The report, entitled The Supervision of Financial Conglomerates, represents the first time that international supervisors of banking, insurance and securities companies from major economic nations have come together to identify significant concerns. The quality of their analysis is superb, and we can learn a great deal from their experience in supervising financial conglomerates.
The report identifies a variety of conglomerate structures in the different countries studied, and concludes that there are approaches that adequately address supervisory concerns for most of these corporate structures. Because of the growing presence of financial conglomerates, this report will further the discussion of how to supervise these entities which play a crucial role in our economy.
The Tripartite Group is composed of members of the Basle Committee on Banking Supervision, the International Organization of Securities Commissions and the International Association of Insurance Supervisors.

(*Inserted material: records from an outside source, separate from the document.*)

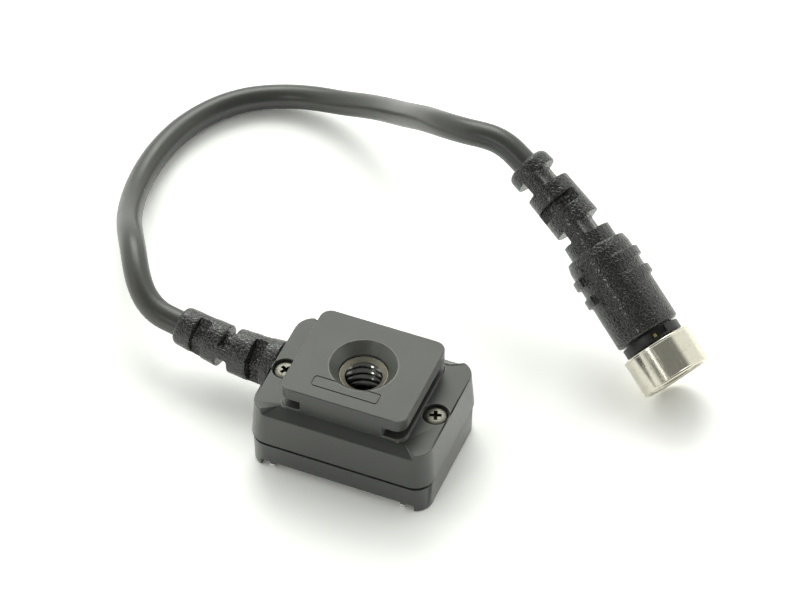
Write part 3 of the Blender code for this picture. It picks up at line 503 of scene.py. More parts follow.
def slab(half: Triple, centre: Triple, turn: float = 0.0, taper: float = 1.0) -> Shape:
    """Make a block, narrower at its foot by a taper.

    Args:
        half: Its half sizes in mm.
        centre: Its centre in mm.
        turn: Its turn about its own upright axis in degrees.
        taper: Its foot's size over its top's.

    Returns:
        The block.
    """
    shape = bmesh.new()
    bmesh.ops.create_cube(shape, size=2.0)
    low = [v for v in shape.verts if v.co.z < 0]
    bmesh.ops.scale(shape, verts=low, vec=(taper, taper, 1.0))
    bmesh.ops.scale(shape, verts=shape.verts, vec=Vector(half) * MM)
    turn_about_z(shape, turn)
    bmesh.ops.translate(shape, verts=shape.verts, vec=Vector(centre) * MM)
    return shape


def linked(name: str, data: bpy.types.ID) -> Piece:
    """Put data into the scene.

    Args:
        name: The object's name.
        data: Its mesh, curve, light or camera.

    Returns:
        The object.
    """
    made = bpy.data.objects.new(name, data)
    bpy.context.scene.collection.objects.link(made)
    return made


def as_object(shape: Shape, name: str) -> Piece:
    """Put a shape into the scene and free it.

    Args:
        shape: The shape.
        name: The object's name.

    Returns:
        The object.
    """
    mesh = bpy.data.meshes.new(name)
    shape.to_mesh(mesh)
    shape.free()
    return linked(name, mesh)


def used_up(piece: Piece, *others: Piece) -> Shape:
    """Use a helper object's modifiers up.

    Args:
        piece: The helper, removed here.
        others: Further helpers to remove.

    Returns:
        Its mesh with the modifiers applied.
    """
    bpy.context.view_layer.update()
    result = piece.evaluated_get(bpy.context.evaluated_depsgraph_get())
    shape = bmesh.new()
    shape.from_mesh(bpy.data.meshes.new_from_object(result))
    for helper in (piece, *others):
        bpy.data.objects.remove(helper, do_unlink=True)
    return shape


def carved(shape: Shape, *tools: Shape) -> Shape:
    """Cut tools out of a shape.

    Args:
        shape: The shape, freed here.
        tools: The tools, freed here.

    Returns:
        What is left of the shape.
    """
    body = as_object(shape, "carved")
    helpers = []
    for number, tool in enumerate(tools):
        helpers.append(as_object(tool, f"tool_{number}"))
        step = body.modifiers.new(f"cut_{number}", "BOOLEAN")
        step.operation = "DIFFERENCE"
        step.solver = "EXACT"
        step.object = helpers[-1]
    return used_up(body, *helpers)


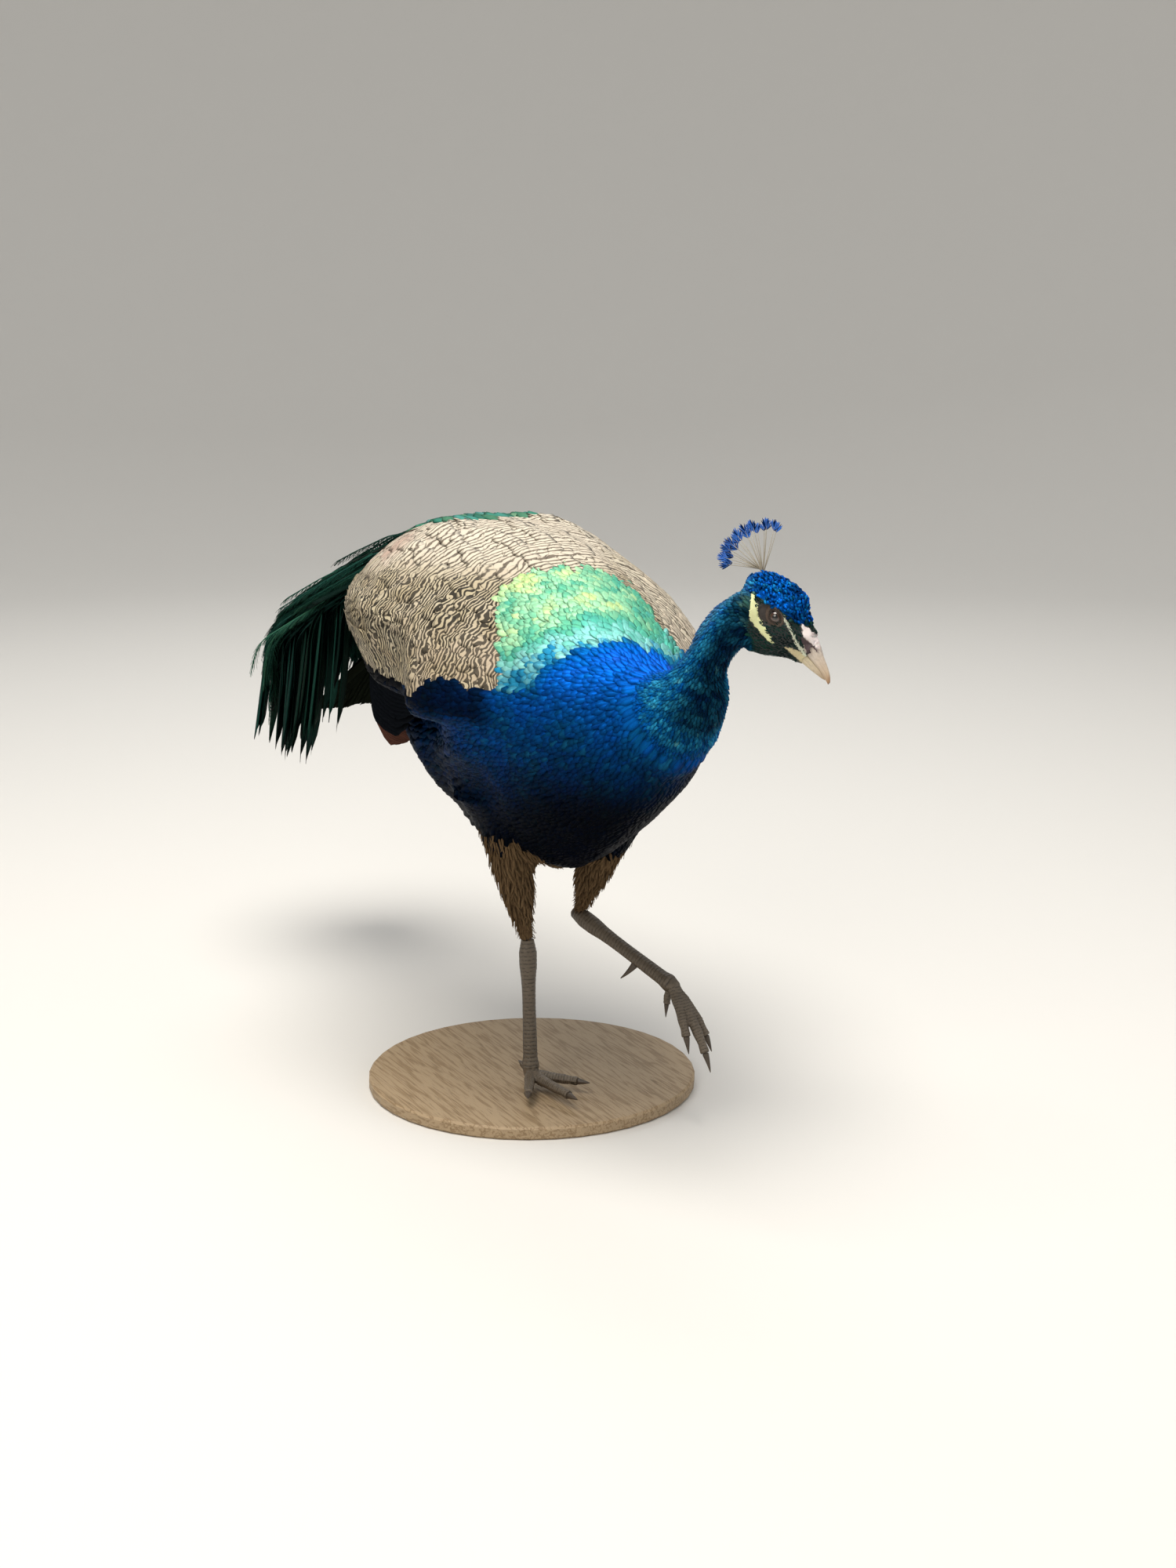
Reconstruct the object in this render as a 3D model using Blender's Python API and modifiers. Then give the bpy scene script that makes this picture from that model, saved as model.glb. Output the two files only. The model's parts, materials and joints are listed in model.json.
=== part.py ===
"""A peacock (Indian peafowl cock) at life size, in mid-stride on a plain display base.

Metres, +Z up. The bird faces -Y, so its left side is towards +X. It stands on its right foot
and swings the left one forward, with its neck low and its head turned to its left. The long
train is moulted: short soft covert feathers arch over the tail and droop behind it.

Every outline of the bird is written from the sole of the standing foot: "forward" is along -Y,
"left" is measured from the bird's middle plane, and "height" from that sole. The whole bird
hangs on one empty, which sets it on the base.
"""

import math

import bmesh
import bpy
import numpy as np
from mathutils import Euler, Matrix, Vector

# Driving dimensions
MIDDLE_X = 0.030  # the bird's middle plane, to the left of its standing foot
GAP = 0.0003  # clearance between pieces that meet
TRUNK_GAP = 0.0006  # clearance of what is fitted round the trunk
BASE_RADIUS = 0.150
BASE_THICKNESS = 0.012
BASE_EDGE = 0.002
BASE_CENTRE = (0.022, 0.040)  # under the bird's weight, from the standing sole

EYE_RADIUS = 0.0066
TARSUS_RADIUS = 0.0062
TOE_RADIUS = 0.0052
CREST_FEATHERS = 20

# Trunk sections: forward, centre height, half width, rise above and drop below the centre,
# and keel (2 is round below, less narrows to a V)
TRUNK = [
    (-0.292, 0.438, 0.020, 0.020, 0.020, 2.0),
    (-0.270, 0.434, 0.046, 0.040, 0.044, 2.0),
    (-0.215, 0.416, 0.081, 0.075, 0.094, 1.9),
    (-0.140, 0.388, 0.110, 0.114, 0.140, 1.8),
    (-0.060, 0.365, 0.121, 0.136, 0.160, 1.75),
    (0.020, 0.351, 0.118, 0.132, 0.147, 1.65),
    (0.080, 0.346, 0.103, 0.114, 0.116, 1.55),
    (0.130, 0.344, 0.079, 0.086, 0.081, 1.6),
    (0.170, 0.344, 0.052, 0.056, 0.051, 1.8),
    (0.192, 0.345, 0.025, 0.026, 0.026, 2.0),
]
# Where the trunk is parted into rump, belly and breast, as forward distances
RUMP_TO_BELLY = -0.185
BELLY_TO_BREAST = 0.048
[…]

Among the options it lays out, the Tripartite Group endorses the continued supervision of the individual components of a financial conglomerate while the coordination among the supervisors could be facilitated by the supervisor of the conglomerate's lead component. For example, if a bank had an insurance and a securities component, the bank regulator would take the lead in coordinating its own bank examination and would also coordinate insurance and securities examinations by separate regulatory agencies. If the dominant company was an insurance company, the insurance regulator would take the lead.
The report says that it is essential that supervisors have access to prudential information on those parts of a conglomerate that they do not supervise, including the parent holding company. This could be accomplished through informal information sharing or, in the case of complex multinational financial conglomerates, through formal memoranda of understanding between individual supervising agencies.